Setting the Scenario
It is very easy to talk in general terms when outlining the importance of a particular configuration item. However, I've found that it is often easier to have an illustration as to WHY a particular configuration is a good idea, rather than simply "You should do this!." In the situation that I will outline we started with an Evoq based solution, using somewhere between 40-50 parent portals, load balanced across 4 web nodes within the Amazon AWS Environment. Within this environment DFS replication was used to ensure that the file systems were kept in-sync and that each node could stand on its own, preventing the need for a beefy file server. A separate cluster configuration was used for the back-end database, however, it isn't relevant for this setup.
From a DNN Configuration perspective, all best practices were followed with regards to the configuration of Scheduler Jobs, caching and the avoidance of session.All web traffic to each of the 40+ portals is routed through the load balancer at all times. The initial configuration additionally exposed internal network communication to Portal 0 using the internal AWS IP addresses. This configuration is needed in the Evoq solution to ensure that each portal can notify the other portals of any expiration of items in the cache.

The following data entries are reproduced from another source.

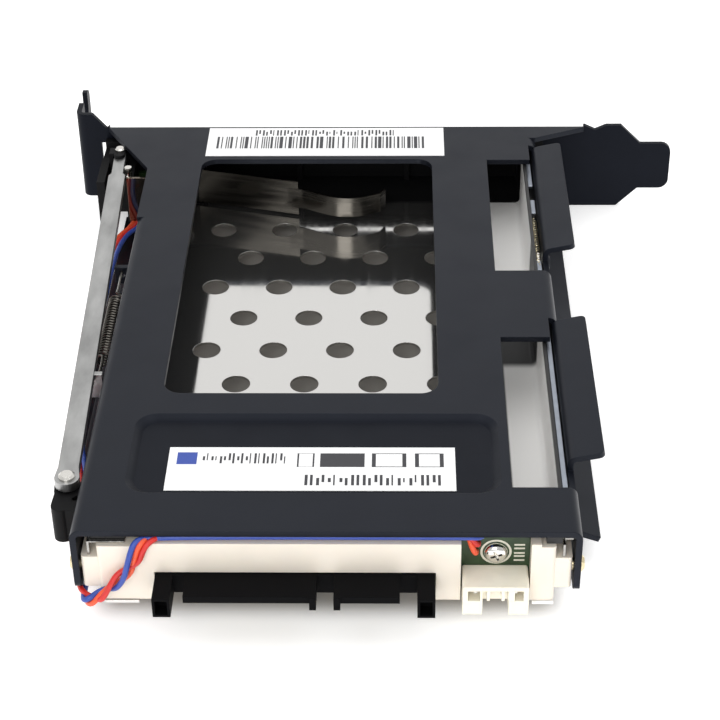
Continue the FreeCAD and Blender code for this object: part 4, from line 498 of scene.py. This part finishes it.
# ---------------------------------------------------------------- shapes
def slab(name, low, high, edge, body, material):
    """A block between two corners with its edges rounded."""
    mesh = bmesh.new()
    bmesh.ops.create_cube(mesh, size=1.0)
    for vertex in mesh.verts:
        vertex.co = Vector([(low[i] + high[i]) / 2 + vertex.co[i] * (high[i] - low[i]) for i in range(3)])
    bmesh.ops.bevel(mesh, geom=mesh.edges[:], offset=edge, segments=2, affect="EDGES", profile=0.5)
    return add_bmesh(name, mesh, body, material)


def add_bmesh(name, mesh, body, material):
    """A piece from a bmesh, which is used up."""
    mesh.normal_update()
    mesh.verts.index_update()
    vertices = [vertex.co.copy() for vertex in mesh.verts]
    faces = [[vertex.index for vertex in face.verts] for face in mesh.faces]
    mesh.free()
    return add_piece(name, vertices, faces, body, material)


def skin(rings, sides):
    """Faces between rings of vertices that follow each other, with a face over each end."""
    faces = []
    for first in range(0, (rings - 1) * sides, sides):
        for step in range(sides):
            a, b = first + step, first + (step + 1) % sides
            faces.append((a, b, b + sides, a + sides))
    faces.append(tuple(reversed(range(sides))))
    faces.append(tuple(range((rings - 1) * sides, rings * sides)))
    return faces


def tube(points, radius, sides):
    """Vertices and faces of a round tube along points, with closed ends."""
    count = len(points)
    vertices = []
    side = None
    for index, point in enumerate(points):
        ahead = (points[min(index + 1, count - 1)] - points[max(index - 1, 0)]).normalized()
        side = ahead.orthogonal() if side is None else side - ahead * side.dot(ahead)
        side.normalize()
        other = ahead.cross(side)
        for step in range(sides):
            angle = math.tau * step / sides
            vertices.append(point + (side * math.cos(angle) + other * math.sin(angle)) * radius)
    return vertices, skin(count, sides)


def wind(axis, ends, radius, turns, turn_steps):
    """Points of a coil round an axis along y, from the top of its first turn to the top of its last."""
    across, height = axis
    start, end = ends
    steps = turns * turn_steps
    points = []
    for step in range(steps + 1):
        angle = math.tau * step / turn_steps
        points.append(at(across + radius * math.sin(angle), start + (end - start) * step / steps,
                         height + radius * math.cos(angle)))
    return points


def flat_ring(centre, outer, inner, sides):
    """A thin flat ring that faces the rear."""
    vertices, faces = [], []
    for step in range(sides):
        angle = math.tau * step / sides
        for radius in (inner, outer):
            vertices.append(centre + Vector((radius * math.cos(angle), 0, radius * math.sin(angle))))
        a, b = 2 * step, 2 * ((step + 1) % sides)
        faces.append((a, b, b + 1, a + 1))
    return vertices, faces


def shade_smooth(piece, angle=math.radians(40)):
    """Smooth faces, with edges sharper than an angle kept."""
    mesh = piece.data
    mesh.shade_smooth()
    mesh.set_sharp_from_angle(angle=angle)
    return piece


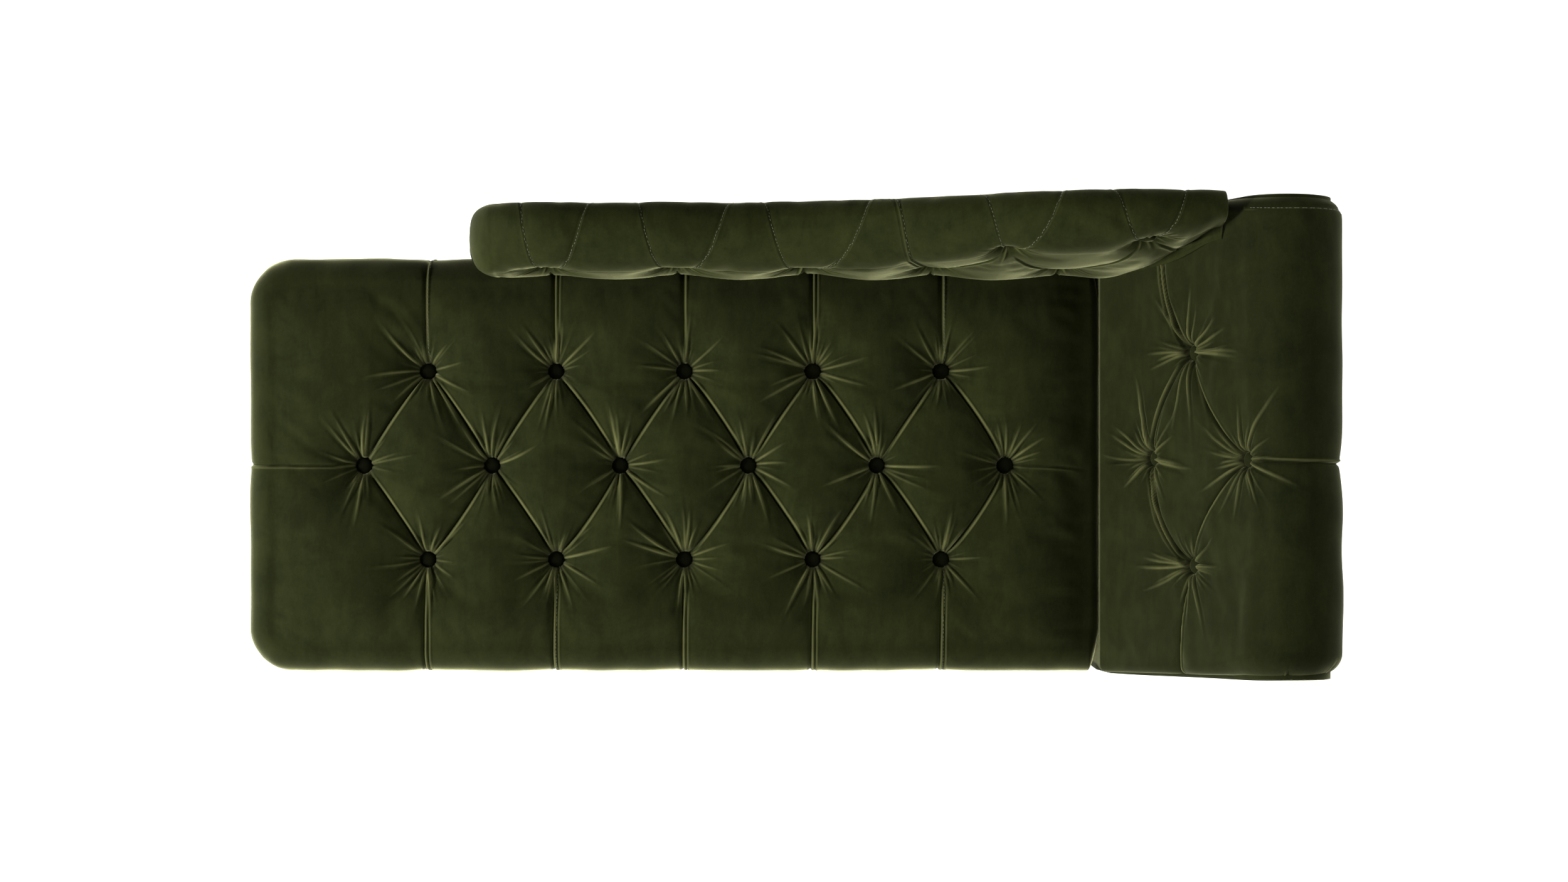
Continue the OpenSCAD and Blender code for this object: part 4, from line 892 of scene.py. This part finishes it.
def arm_cover():
    """The arm's cover: the path carried along Y, rounded over at the front and rear, with pits, pleats and
    gathers pushed along the inward direction. The inside is closed behind, and each end by a fan."""
    s = sizes()
    path = ArmPath()
    lo, hi = low("arm_cover"), high("arm_cover")
    tuck, scroll_lead = 128 * MM, 90 * MM
    su = lines((-tuck, 0, 5 * MM), (0, path.face + scroll_lead, s.step),
               (path.face + scroll_lead, path.end, 4 * MM))
    up = np.clip(su / path.face, 0, 1)[:, None]
    round_off = ((12 + 20 * smooth((su - 0.7 * path.face) / (0.55 * path.face))) * MM)[:, None]
    start, stop = lo[1] + arm_taper(up, True), hi[1] + arm_taper(up, False)
    core = np.linspace(0, 1, int((hi[1] - lo[1]) / s.step))[None]
    arc = np.linspace(0, np.pi / 2, 14)[None, :-1]
    flat_y = start + round_off + core * (stop - start - 2 * round_off)
    in_y = round_off * (1 - np.cos(arc))
    y = np.concatenate([start + in_y, flat_y, stop - in_y[:, ::-1]], 1)
    rolled = round_off * np.concatenate([1 - np.sin(arc), 0 * core, 1 - np.sin(arc[:, ::-1])], 1)
    ss = np.broadcast_to(su[:, None], y.shape)
    tufts, pleats = arm_layout(path)
    rng = np.random.default_rng(s.seed + 1)
    pit = sunk(ss, y, tufts, s.side_depth)
    pleat, fold, lip = pleated(ss, y, pleats)
    gather, painted_highlight = gathered(ss, y, tufts, rng, 26, 165 * MM, -0.35)
    ends = smooth((ss + 4 * MM) / (30 * MM)) * smooth((path.end - ss) / (20 * MM))
    dent = np.maximum(pit, pit * 0.6 + 1.3 * pleat) * ends

    def laid(dent):
        flat, _ = path.at(np.maximum(ss, 0), dent + rolled)
        return np.stack([flat[..., 0], y, flat[..., 1] + np.minimum(ss, 0)], 2)

    scroll = smooth((ss - path.face - 20 * MM) / (70 * MM))
    held = (pit > 0.8 * s.side_depth) | (fold > 0.12 * s.crease) | (ends < 1) | (rolled > 0) | (scroll > 0.9)
    move = swelling(laid(dent)[:, ::-1], held[:, ::-1])[:, ::-1] * ARM_SWELL * (1 - scroll)[..., None]
    dent = dent - np.minimum(1.3 * gather + rippled(ss, y, rng, 0.8 * MM), dent + 3 * MM) * ends
    points = laid(under_button(dent, ss, y, tufts, s.side_depth)) + move
    points[..., 0] = np.maximum(points[..., 0], lo[0])
    stitch_row("arm_stitching", ss, y, points, pleats, 3 * MM)
    inner_x = high("arm_outside_panel")[0] - 4.5 * MM
    neck_z, foot_z = points[-1, :, 2].min() + 1 * MM, path.crease[1] - tuck
    back = [np.stack(np.broadcast_arrays(px, py, pz), 1) for px, py, pz in (
        (inner_x, y[-1], neck_z), (inner_x, y[0], foot_z), (lo[0] + 16 * MM, y[0], foot_z))]
    rings = np.concatenate([points, back]).swapaxes(0, 1)
    hub = np.array([inner_x - 15 * MM, 0.0, path.middle[1] - 25 * MM])
    verts, faces = tube(rings, hub + [0, lo[1] + 16 * MM, 0], hub + [0, hi[1] - 8 * MM, 0])
    # The arm's painted shade along its folds and its painted highlight are made a fifth stronger.
    marks = {k: np.append(np.pad(w, ((0, len(back)), (0, 0))).T, [0, 0])
             for k, w in painted_light_marks(pit / s.side_depth, fold * 1.2, lip, painted_highlight * 1.2).items()}
    made = make_mesh("arm_velvet_painted_shade", verts, faces, marks)
    finish_piece(made, "arm_velvet_painted_shade", "velvet", "arm_cover", "arm_foam", fill=0.7)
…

The above-listed environment has been working well for the better part of 2 years, handing periods of extreme traffic without incident. A module update was installed from a trusted vendor to help improve the end-user functionality. The installed module, which I will not directly identify, is used on all portals of the site and provides critical functionality to the site. After installation, the module stopped working on most portals due to data corruption issues. The module itself also was acting very funny, showing inconsistent data every 2-3 seconds as it provided system status information.

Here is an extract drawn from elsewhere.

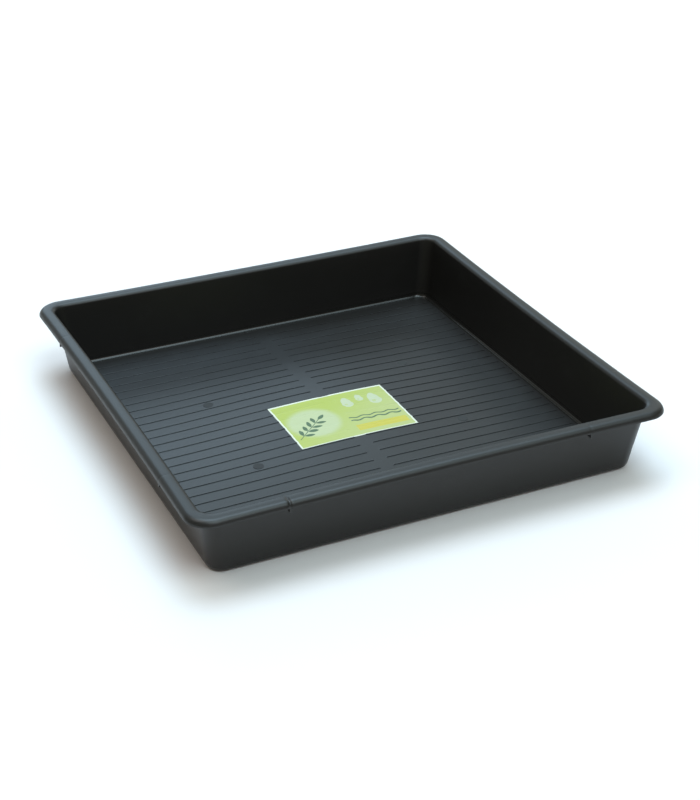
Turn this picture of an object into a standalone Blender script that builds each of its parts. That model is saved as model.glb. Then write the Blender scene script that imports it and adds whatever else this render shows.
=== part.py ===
"""Square drip tray for pots: a one-piece plastic moulding with a paper label stuck to its floor.

Units are metres and +Z is up. The origin is on the ground, under the middle of the tray.
The front side faces -Y. The tray stands on the flat band round the edge of its domed base.
"""

import math

import bmesh
import bpy
from mathutils import Matrix, Vector

# Overall size of the moulding
OVERALL_WIDTH = 0.800
OVERALL_HEIGHT = 0.116
WALL = 0.0022

# Side walls: how far the foot of a wall lies inside its top, and the radius where it meets the floor
WALL_LEAN = 0.0181
FLOOR_RADIUS = 0.0068
CORNER_RADIUS_FOOT = 0.0235
CORNER_RADIUS_TOP = 0.0245

# Rolled rim: out from the top of the wall, over and down
RIM_WIDTH = 0.0246
RIM_INNER_RADIUS = 0.0076
RIM_OUTER_RADIUS = 0.0098
RIM_CORNER_RADIUS = 0.042
LIP_STRAIGHT = 0.0004

# Floor: a flat band to stand on, and a low dome inside it
STANDING_BAND = 0.0165
CROWN = 0.0085

# Ribs across the floor, in two fields with a bare strip between them
RIB_PITCH = 0.0249
RIB_HEIGHT = 0.0007
RIB_FOOT = 0.0020
RIB_CREST = 0.0010
RIB_ROOT = 0.0010
RIB_MARGIN = 0.005
CENTRE_STRIP = 0.023

# Round ejector marks, each midway between the rib of this number and the next one out
MARK_RADIUS = 0.009
MARK_HEIGHT = 0.0004
MARK_SPACING = 0.370
MARK_RIB = 4

# Gussets between the wall and the lip, two on each side
GUSSET_THICKNESS = 0.003
GUSSET_DROP = 0.0078
GUSSET_SPACING = 0.500

# Label: a paper sheet on the crests of the ribs
LABEL_LENGTH = 0.211
LABEL_WIDTH = 0.147
LABEL_THICKNESS = 0.0004
LABEL_OFFSET_X = 0.003
LABEL_OFFSET_Y = -0.0255
LABEL_CLEARANCE = 0.0003

# How finely the round stretches are drawn
CORNER_STEPS = 7
FLOOR_ARC_STEPS = 3
INNER_ARC_STEPS = 4
OUTER_ARC_STEPS = 5
DOME_STEPS = 7
RIB_STEPS = 6
ROWS_PER_CELL = 2
MARK_SIDES = 20
SHARP_ANGLE = math.radians(30)
CUT_TOLERANCE = 1e-7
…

The module had internal methods designed to resolve the data corruption, however, none of these actions were helping and overall it was impacting the sites in a negative manner. As we started to dig into the problems we noticed that the module, although configured to run its "scheduled" items on a specific server, when using the internal processes to resolve corruption it executed these processes in a different manner, manually triggering a background thread. What resulted was a situation whereas it polled for information every few requests it would see proper status information and the rest it wouldn't know about the pending job and would try to trigger it to start again. This process then resulted in multiple nodes trying to write content to the same folder... a truly non-fixable solution.
How we Fixed it?
The above problem was easy to identify, but it was far from easy to resolve. We had a module that was not truly supporting of load-balanced environments with corrupt data, and a site suffering performance issues from it. This issue wouldn't have existed on a single server environment as it was related to synchronization and statuses. What we needed in our case was a way to ensure that we were running on a single server to fix the corruption. With 50 portals, we didn't have an easy way to do this, as we needed to trigger a manual fix on EACH portal to properly resolve the issues.
For the pending "emergency" we simply removed 3 of the 4 nodes from the load balancer and updated all of the sites. In our case, we are fortunate enough that the day this happened was a VERY slow day and we could run on a single server. But this isn't a good thing.

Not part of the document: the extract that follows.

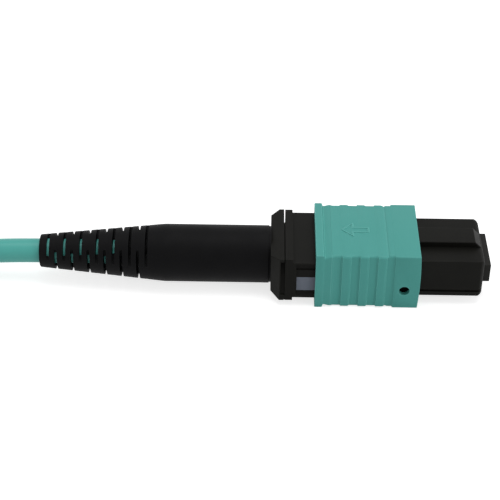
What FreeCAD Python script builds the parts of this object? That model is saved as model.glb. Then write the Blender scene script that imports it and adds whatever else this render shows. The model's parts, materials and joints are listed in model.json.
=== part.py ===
"""MPO fibre connector on a round patch cable, one stock length with a connector on each end.

The frame's origin is the centre of the near ferrule's polished end face. +X points out of the
connector towards the mating half, +Z is the side that carries the polarity key, and the cable
leaves along -X. The connector lies on the wide face of its outer sleeve, as it does on a bench.
"""

import FreeCAD, Part

import math
import os

import Sketcher

Vector = FreeCAD.Vector

doc = FreeCAD.newDocument("mpo_fibre_connector")

# ---------------------------------------------------------------- driving dimensions (mm, degrees)

DIMENSIONS = [
    ("cut_margin", 0.5, "how far a cut reaches past the face that it opens"),
    # moulded ferrule
    ("ferrule_width", 6.4, "ferrule body across the fibre row"),
    ("ferrule_height", 2.45, "ferrule body thickness"),
    ("ferrule_length", 8.0, "ferrule end face to rear face"),
    ("ferrule_proud", 1.5, "how far the ferrule stands out of the inner housing"),
    ("shoulder_width", 7.0, "ferrule shoulder across the fibre row"),
    ("shoulder_height", 3.0, "ferrule shoulder thickness"),
    ("shoulder_length", 2.0, "ferrule shoulder along the fibres"),
    ("guide_pitch", 4.6, "distance between the two guide-pin holes"),
    ("guide_bore", 0.7, "guide-pin hole diameter"),
    ("window_length", 2.0, "adhesive window along the fibres"),
    ("window_width", 3.0, "adhesive window across the fibres"),
    ("window_depth", 0.9, "adhesive window depth"),
    ("window_setback", 3.6, "end face to the adhesive window"),
    ("float_travel", 0.8, "how far the ferrule can be pushed back"),
    # small parts behind the ferrule
    ("spacer_length", 1.5, "pin spacer thickness"),
    ("ribbon_width", 3.0, "twelve-fibre ribbon width"),
    ("ribbon_height", 0.3, "twelve-fibre ribbon thickness"),
    ("ribbon_gap", 0.05, "clearance round the ribbon in its small boot"),
    ("small_boot_wall", 0.25, "side wall of the ferrule's small boot"),
    ("small_boot_height", 1.4, "ferrule's small boot thickness"),
    ("small_boot_length", 5.9, "ferrule's small boot length"),
    ("small_boot_depth", 1.4, "how deep the small boot sits in the ferrule"),
    ("ferrule_spring_width", 7.0, "oval spring, wide way"),
    ("ferrule_spring_height", 3.7, "oval spring, narrow way"),
    ("ferrule_spring_wire", 0.45, "oval spring wire diameter"),
    ("ferrule_spring_length", 4.8, "oval spring length as fitted"),
    ("ferrule_spring_coils", 4, "coils of the oval spring"),
    # inner housing
    ("nose_width", 8.7, "inner housing nose, wide way"),
    ("nose_height", 4.9, "inner housing nose, narrow way"),
    ("nose_length", 13.15, "inner housing nose length"),
    ("nose_corner", 0.4, "chamfer of the nose's long edges"),
    ("nose_lead", 0.3, "chamfer round the nose's front"),
    ("key_width", 3.0, "polarity key width"),
    ("key_height", 0.75, "polarity key height above the nose"),
    ("key_length", 12.9, "polarity key length"),
    ("key_setback", 0.1, "front of the nose to the foot of the key's ramp"),
    ("key_ramp", 0.5, "length of the key's front ramp"),
    ("rail_height", 0.5, "height of the foot rail along the nose"),
    ("rail_groove", 0.4, "width of the groove over the foot rail"),
    ("rail_groove_depth", 0.15, "depth of the groove over the foot rail"),
    ("body_width", 9.2, "inner housing body, wide way"),
    ("body_height", 5.9, "inner housing body, narrow way"),
    ("body_corner", 0.45, "chamfer of the body's long edges"),
    ("collar_width", 10.0, "collar flanges, wide way"),
    ("collar_height", 6.2, "collar flanges, narrow way"),
    ("collar_corner", 0.3, "chamfer of the collar's corners"),
    ("front_collar", 1.0, "thickness of the inner housing's collar"),
    ("collar_setback", 23.9, "end face to the front of the collar"),
    ("seat_bore_width", 7.6, "housing bore for spring and back body, wide way"),
    ("seat_bore_height", 4.2, "housing bore for spring and back body, narrow way"),
    ("neck_bore_width", 6.7, "narrower housing bore between the coupling springs"),
    ("neck_start", 14.6, "end face to the narrower bore"),
    ("neck_end", 22.0, "end face to the rear of the narrower bore"),
    ("shoulder_bore_gap", 0.1, "clearance round the ferrule shoulder"),
    ("ferrule_gap", 0.05, "clearance round the ferrule body"),
    ("shoulder_bore_end", 9.0, "end face to the rear of the shoulder's bore"),
    ("channel_depth", 0.9, "depth of each coupling-spring channel"),
    ("channel_height", 1.0, "height of each coupling-spring channel"),
    ("channel_front", 15.1, "end face to the front end of a channel"),
    ("channel_rear", 21.0, "end face to the rear end of a channel"),
    ("mark_recess_depth", 0.45, "depth of the marked recess in the body's side"),
    ("mark_recess_height", 4.2, "height of the marked recess"),
    ("mark_recess_drop", 0.25, "centre of the marked recess under the axis"),
    ("mark_recess_end", 23.45, "end face to the rear of the marked recess"),
    ("latch_window_length", 1.8, "snap window along the axis"),
    ("latch_window_width", 2.6, "snap window across"),
    ("latch_window_setback", 17.4, "end face to the snap window"),
    ("latch_gap", 0.1, "clearance of the snap hooks in their windows"),
    # back body that closes the housing and carries the crimp
    ("tube_gap", 0.05, "clearance round the back body's tube"),
    ("tube_front", 14.3, "end face to the front of the back body"),
    ("tube_passage_width", 4.6, "passage for ribbon and small boot, wide way"),
    ("tube_passage_height", 2.0, "passage for ribbon and small boot, narrow way"),
    ("collar_gap", 0.23, "open gap between the two collars"),
    ("side_gap_depth", 0.5, "extra notch of the back collar at the narrow sides"),
    ("side_gap_height", 4.3, "height of that notch"),
    ("back_collar", 1.42, "thickness of the back body's collar"),
    ("back_collar_chamfer", 1.05, "rear chamfer of the back collar's narrow sides"),
    ("barrel_radius", 2.1, "crimp barrel radius"),
    ("barrel_bore", 1.4, "crimp barrel bore radius"),
    ("barrel_length", 5.5, "crimp barrel length"),
    ("yarn_wall", 0.25, "aramid yarn layer under the crimp ring"),
    ("yarn_start", 0.9, "collar to the front end of the yarn"),
    ("crimp_wall", 0.4, "crimp ring wall"),
    ("crimp_start", 0.8, "collar to the front of the crimp ring"),
    ("crimp_step", 0.6, "end of the barrel to the crimp ring's smaller end"),
    ("crimp_tail", 2.5, "length of the crimp ring's smaller end"),
    # outer coupling sleeve
    ("sleeve_side_wall", 0.75, "outer sleeve wall at the narrow sides of the body"),
    ("sleeve_top_wall", 0.85, "outer sleeve wall at the wide sides of the body"),
    ("sleeve_length", 12.45, "outer sleeve length"),
    ("sleeve_setback", 8.75, "end face to the front of the sleeve"),
    ("sleeve_corner", 0.3, "chamfer of the sleeve's long edges"),
    ("sleeve_travel", 2.0, "how far the sleeve pulls back"),
    ("sleeve_gap", 0.05, "running clearance of the sleeve on the body"),
    ("mouth_side_gap", 0.2, "front opening round the body, at its narrow sides"),
    ("mouth_top_gap", 0.3, "front opening round the body, at its wide sides"),
    ("mouth_depth", 7.2, "depth of the front opening"),
    ("grip_front", 2.95, "plain front band of the sleeve"),
    ("grip_lip", 0.77, "raised rear lip of the sleeve"),
    ("grip_side_depth", 0.12, "how far the grip is set back on the narrow sides"),
    ("grip_top_depth", 0.12, "how far the grip is set back on the wide sides"),
    ("groove_pitch", 2.11, "pitch of the grip grooves"),
    ("groove_length", 0.95, "length of one grip groove"),
    ("groove_flat", 0.45, "flat floor of one grip groove"),
    ("groove_depth", 0.1, "depth of one grip groove"),
    ("groove_count", 4, "grip grooves on each narrow side"),
    ("panel_length", 7.5, "recessed name panel along the axis"),
    ("panel_width", 6.6, "recessed name panel across"),
    ("panel_depth", 0.06, "depth of the name panel"),
    ("panel_setback", 0.4, "rear lip to the name panel"),
    ("side_hole", 1.25, "diameter of the hole in each narrow side"),
    ("side_hole_setback", 1.5, "sleeve front to the hole"),
    ("side_hole_drop", 1.2, "hole centre under the axis"),
    ("lug_length", 0.8, "sleeve lug that pushes on a coupling spring"),
    ("lug_height", 0.8, "height of that lug"),
    ("lug_gap", 0.1, "lug to the floor of its channel"),
    ("lug_root", 0.1, "how deep the lug's foot sits in the sleeve's wall"),
    # coupling springs
    ("coupling_wire", 0.15, "coupling spring wire diameter"),
    ("coupling_diameter", 0.8, "coupling spring outer diameter"),
    ("coupling_coils", 5, "coils of a coupling spring"),
    # strain-relief boot
    ("boot_gap", 0.27, "open groove between back collar and boot"),
    ("boot_radius", 3.475, "boot barrel radius"),
    ("boot_barrel", 12.7, "length of the boot's plain barrel"),
    ("boot_taper", 15.1, "length of the boot's tapered, finned part"),
    ("boot_tail_radius", 2.04, "boot radius at the tail"),
    ("boot_edge", 0.3, "rounding of the boot's two ends"),
    ("boot_seat_gap", 0.1, "boot bore over the crimp ring"),
    ("boot_seat_depth", 9.0, "depth of the wide bore over the crimp ring"),
    ("boot_cable_gap", 0.1, "boot bore over the cable"),
    ("slot_length", 0.4, "length of one slot along the axis"),
    ("slot_pitch", 2.03, "pitch of the slots of one kind"),
    ("wide_slot_start", 1.0, "tail to the first slot that leaves the side bridges"),
    ("flat_slot_start", 2.115, "tail to the first slot that leaves the top and bottom bridges"),
    ("wide_slots", 7, "slots that leave the side bridges"),
    ("flat_slots", 6, "slots that leave the top and bottom bridges"),
    ("side_bridge", 1.2, "half height of the side bridges"),
    ("top_bridge", 1.15, "half width of the top and bottom bridges"),
    ("boot_clocking", 22, "turn of the slot pattern about the axis"),
    # cable
    ("cable_diameter", 3.0, "cable outer diameter"),
    ("cable_stretch", 28.0, "boot tail to the start of the hank's first run"),
    ("lead_straight", 7.5, "boot tail to where the cable starts down to the bench"),
    ("lead_drop", 10.0, "length over which the cable comes down to the bench"),
    ("hank_run", 48.0, "straight run of the hank"),
    ("hank_bend", 12.0, "bend radius of the hank's outer turns"),
    ("hank_layers", 4, "layers of turns in the hank"),
    ("tie_thickness", 0.5, "thickness of the hank's ties"),
    ("tie_width", 6.0, "width of the hank's tie"),
    ("tie_gap", 0.05, "tie round the hank"),
    ("tie_setback", 4.0, "start of the hank's runs to the front tie"),
    ("far_offset", 1.5, "far connector's axis beside the hank's first run"),
    ("far_setback", 1.0, "start of the hank's runs to the far boot's tail"),
]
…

What SHOULD your Environment Support?
Looking back at the issue, it would be really simple to have resolved this issue if we had something as simple as "admin.mysite.com" that would direct us to a single node. We could use that to bypass the LoadBalancer and ensure that we worked only on a single server. As I look at the environment configuration of all of my load balanced customers only around 25% of them had an already established manner to drive to a specific server. As I look at the things that CAN go wrong with a load-balanced environment it is important to be able to get to a single node, without having to impact the overall configuration. We don't need to touch every node in the farm, but the ability to bypass the load balancer if we encounter a component, or write a component, that doesn't play well in a load-balanced environment.
I hope that this was helpful. If you are working in a load-balanced environment I strongly encourage you to review your configuration to see if you have the ability to target a specific node. If you don't you might try to add one. I should note that this might not be as big of a deal for those running "Sticky Sessions" in their environments. However, I recommend against the use of Sticky Sessions whenever possible as the quality of load distribution is exponentially better if Sticky Sessions are not used.